To be able to make an application, the creditor must be owed a debt greater than £3,000 and the:

  • debtor company must be unable to pay its debts; or
  • creditor has evidence of the company’s insolvency; or
  • debtor company consents to the application.

The Regulations introduce a Statutory Demand process whereby the debtor company is deemed to be unable to pay its debts as they fall due if:

  • the creditor has served a statutory demand on the debtor company requiring payment of the debt due; and
  • within 21 days, the debtor company has failed to pay the debt due or adequately dispute the debt due to the satisfaction of the creditor.

The Statutory Demand document is in a prescribed form and available from the Viscount via its website at

While the Companies (Jersey) Law 1991 already includes a creditors' winding up process, perhaps somewhat misleadingly, this must be voluntarily commenced by the shareholders of the debtor company passing the requisite special resolution, rather than the creditors'. Therefore it does not permit a creditor to have adequate recourse in the event of being unpaid by a Jersey company.

Until the Regulations, creditors' were only able to commence an insolvency process against a debtor company under the Bankruptcy (Desastre)(Jersey) Law 1990, however, this has cost and procedural hurdles that make it a less attractive route for creditors' to follow than the new creditor winding up process.

Provisional Liquidator

A creditor will now be able to apply to the Royal Court for a creditors' winding up prefaced by the appointment of a Provisional Liquidator.

The ability to appoint a Provisional Liquidator is an important tool where there is a concern that the company’s affairs will not be managed properly between the application date and winding up hearing date, and/or there is a risk of assets being dissipated.

The Provisional Liquidator’s powers will be determined by the Court, but the primary role is to preserve the assets of the debtor company, as well as the books and records which will be critical to any investigation.

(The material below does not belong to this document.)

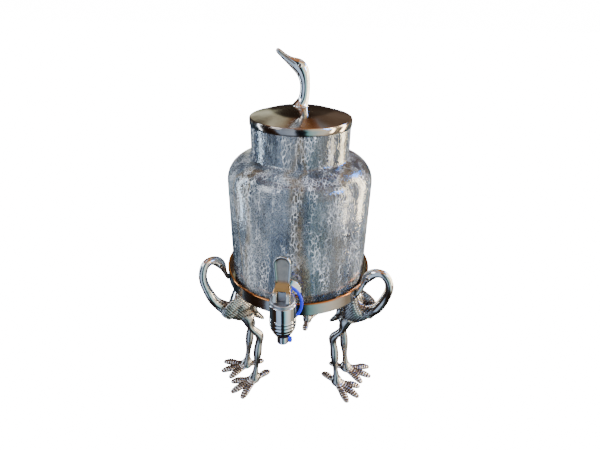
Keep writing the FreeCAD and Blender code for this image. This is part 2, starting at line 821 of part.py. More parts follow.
def spout_ring():
    """Silicone ring in the outlet's mouth, with a rim below it and a tab beside it."""
    outer = outlet_bore + spout_ring_wall
    low = outlet_bottom - spout_ring_rim
    corners = [
        (outlet_bore, low, 0),
        (outlet_radius, low, 0.3),
        (outlet_radius, outlet_bottom, 0),
        (outer, outlet_bottom, 0),
        (outer, outlet_bottom + spout_ring_length, 0),
        (outlet_bore, outlet_bottom + spout_ring_length, 0),
    ]
    ring = turned(corners, Vector(0, -tap_reach, 0))
    angle = math.radians(spout_tab_angle)
    tab_x = spout_tab_place * math.cos(angle)
    tab_y = spout_tab_place * math.sin(angle) - tap_reach
    tab = upright_rod(spout_tab_radius, outlet_bottom - spout_tab_drop, outlet_bottom + spout_tab_rise, tab_x, tab_y)
    tab = tab.makeFillet(0.8, [tab.Edges[0], tab.Edges[2]])
    tab = tab.cut(upright_rod(outlet_radius, outlet_bottom, barrel_bottom, 0, -tap_reach))
    return ring.fuse(tab.cut(upright_rod(outer, low - spout_tab_drop, outlet_bottom, 0, -tap_reach)))


casting = bird()
for name, angle in bird_angles.items():
    save(name, placed_by_bird(casting, angle))
save("stand_ring", stand_ring())
save("bird_screws", bird_screws())
save("glass_jar", glass_jar())
save("lid_cover", lid_cover())
save("lid_finial", lid_finial())
save("finial_screw", finial_screw())
save("tap_body", tap_body())
save("bonnet_ring", bonnet_ring())
save("stem_seal", stem_seal())
save("valve_stem", valve_stem())
save("lever_pin", lever_pin())
save("valve_plug", valve_plug())
save("return_spring", return_spring())
save("lever_handle", lever_handle())
save("outer_seal", outer_seal())
save("tap_escutcheon", tap_escutcheon())
save("inner_seal", inner_seal())
save("inner_washer", inner_washer())
save("back_nut", back_nut())
save("shank_ring", shank_ring())
save("spout_ring", spout_ring())
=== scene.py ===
# %% [markdown]
# # A crackled glass drink dispenser on a stand of cast birds
#
# The CAD model gives every piece its place and size. This script dresses it: it softens the castings as
# a foundry's mould would, adds what is too fine for CAD, and gives every piece the finish of the real one.

import math

import bpy
import numpy as np
from mathutils import Matrix, Vector


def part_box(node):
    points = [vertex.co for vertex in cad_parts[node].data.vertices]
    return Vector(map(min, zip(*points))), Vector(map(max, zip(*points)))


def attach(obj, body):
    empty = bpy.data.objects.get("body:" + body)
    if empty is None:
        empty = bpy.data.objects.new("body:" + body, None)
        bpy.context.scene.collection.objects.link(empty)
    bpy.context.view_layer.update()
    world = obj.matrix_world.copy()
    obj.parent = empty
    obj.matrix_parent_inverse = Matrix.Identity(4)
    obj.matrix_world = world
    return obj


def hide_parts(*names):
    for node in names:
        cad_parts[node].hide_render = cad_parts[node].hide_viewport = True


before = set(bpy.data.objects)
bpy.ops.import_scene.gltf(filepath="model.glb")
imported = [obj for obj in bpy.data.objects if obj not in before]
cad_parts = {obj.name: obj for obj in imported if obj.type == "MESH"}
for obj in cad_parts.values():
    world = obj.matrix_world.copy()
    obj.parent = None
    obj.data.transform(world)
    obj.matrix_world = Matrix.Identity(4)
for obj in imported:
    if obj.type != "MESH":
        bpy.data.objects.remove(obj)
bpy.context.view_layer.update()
MM = 0.001

# %% [markdown]
# A shader node needs three things: its kind, its settings and what feeds its sockets. One helper does all
# three, so that a material reads as a short list. Colours are written as the hex values that a colour
# picker shows, and one function turns them into the linear values that light is computed with.


# %% Helpers for shader nodes and colours
def linear(hex_code):
    """Linear RGBA of an sRGB colour such as #A0B1C2."""
    channels = [int(hex_code[i:i + 2], 16) / 255 for i in (1, 3, 5)]
    return [c / 12.92 if c <= 0.04045 else ((c + 0.055) / 1.055) ** 2.4 for c in channels] + [1.0]


def add_node(tree, kind, sockets=None, **settings):
    """Add one shader node; sockets maps an input's name or number to a value or to another node's output."""
    added = tree.nodes.new(kind)
    for name, value in settings.items():
        setattr(added, name, value)
    for name, value in (sockets or {}).items():
        if isinstance(value, bpy.types.NodeSocket):
            tree.links.new(value, added.inputs[name])
        else:
            added.inputs[name].default_value = value
    return added


def set_stops(ramp_node, stops):
    """Fill a colour ramp with (place, hex) stops."""
    ramp = ramp_node.color_ramp
    while len(ramp.elements) < len(stops):
        ramp.elements.new(0.5)
    for element, (place, colour) in zip(ramp.elements, stops):
        element.position = place
        element.color = linear(colour)


def new_finish(name, base, metallic, roughness, **sockets):
    """Material with one Principled shader; returns the material, its node tree and the shader."""
    finish = bpy.data.materials.new(name)
    finish.use_nodes = True
    tree = finish.node_tree
    shader = tree.nodes["Principled BSDF"]
    shader.inputs["Base Color"].default_value = linear(base)
    shader.inputs["Metallic"].default_value = metallic
    shader.inputs["Roughness"].default_value = roughness
    for socket, value in sockets.items():
        shader.inputs[socket.replace("_", " ")].default_value = value
    return finish, tree, shader


def paint(finish, *names):
    """Give CAD nodes a finish."""
    for name in names:
        for material_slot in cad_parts[name].material_slots:
            material_slot.material = finish


print("white is", linear("#FFFFFF"))

# %% [markdown]
# ## Camera
#
# The photograph was taken from close by and above, so the jar narrows towards the floor. These values give
# the same place and lens.

# %% Camera at the photograph's place
camera_azimuth = math.radians(7.3)
camera_distance = 0.4165
camera_aside = 0.0012
camera_height = 0.4369
camera_pitch = math.radians(28.26)
camera_roll = math.radians(1.05)
camera_data = bpy.data.cameras.new("camera")
camera_data.sensor_width = 36.0
camera_data.lens = 23.736
camera_data.clip_start = 0.01
camera = bpy.data.objects.new("camera", camera_data)
bpy.context.collection.objects.link(camera)
camera.matrix_world = (
    Matrix.Rotation(camera_azimuth, 4, "Z")
    @ Matrix.Translation((camera_aside, -camera_distance, camera_height))
    @ Matrix.Rotation(math.radians(90) - camera_pitch, 4, "X")
    @ Matrix.Rotation(camera_roll, 4, "Z")
)
bpy.context.scene.camera = camera
print("lens", round(camera_data.lens, 2), "mm")

# %% [markdown]
# ## Room
#
# Polished metal and clear glass have hardly any colour of their own: they show the room around them. So the
# object stands on a pale floor under soft light, and the world has two faces. The camera and matt surfaces
# see plain white. Mirrors and glass see a room that changes with the bearing: dark brown at the left, a pale
# blue window, a dark post, a bright window and cream curtains at the right, a dim wall behind, and a ceiling
# of warm wood and sky.

# %% Pale floor
floor_size = 30.0
white_glow = 16.0
bpy.ops.mesh.primitive_plane_add(size=floor_size)
floor = bpy.context.object
floor.name = "floor"
floor_finish, _, _ = new_finish(
    "pale_paper", "#FBFBFB", 0.0, 0.9, Emission_Color=linear("#FFFFFF"), Emission_Strength=white_glow)
floor.data.materials.append(floor_finish)
floor.visible_glossy = False
floor.visible_transmission = False
floor.visible_diffuse = False
print("floor", floor_size, "m")

# %% [markdown]
# A bearing in the room runs from 0 to 1 round the jar: 0 is behind it, 0.25 at its left, 0.5 at the camera's
# side, 0.75 at its right, and 1 is behind again. Ramps give the colours by bearing. Overhead, and low down
# behind the jar, a soft noise in upright strips gives them instead.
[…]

Registration of Approved Liquidators

In addition to the Regulations, the Companies (General Provisions)(Amendment No.6) (Jersey) Order 2022 (“the Order”) will come into effect.

A Register of Approved Liquidators will be created, which will be administered by the Viscount. To be eligible, an ‘Approved Liquidator’ will not only need to meet the qualification requirements but will need to be Jersey resident and have a substantial insurance bond in place. It will still be possible for a non-Jersey resident who meets the remaining eligibility criteria to be appointed, but they must be appointed jointly with an Approved Liquidator.

The Order will also amend the professional qualifications required of a liquidator of a Jersey public company and those in creditors' winding up (either court or voluntary process), widening the categories of professionals to include a UK licenced Insolvency Practitioner. Currently the requirement for a Jersey liquidator is to be a member of a prescribed professional accountancy body. Additional experience requirements will also be imposed.


These substantial improvements to the Jersey insolvency regime will both bring Jersey insolvency legislation into line with other leading financial centres, and also provide creditors' with a greater level of protection and an additional mechanism with which to pursue debt recovery.  

For the present, modern restructuring procedures of Administration and Company Voluntary Arrangements remain unavailable in Jersey.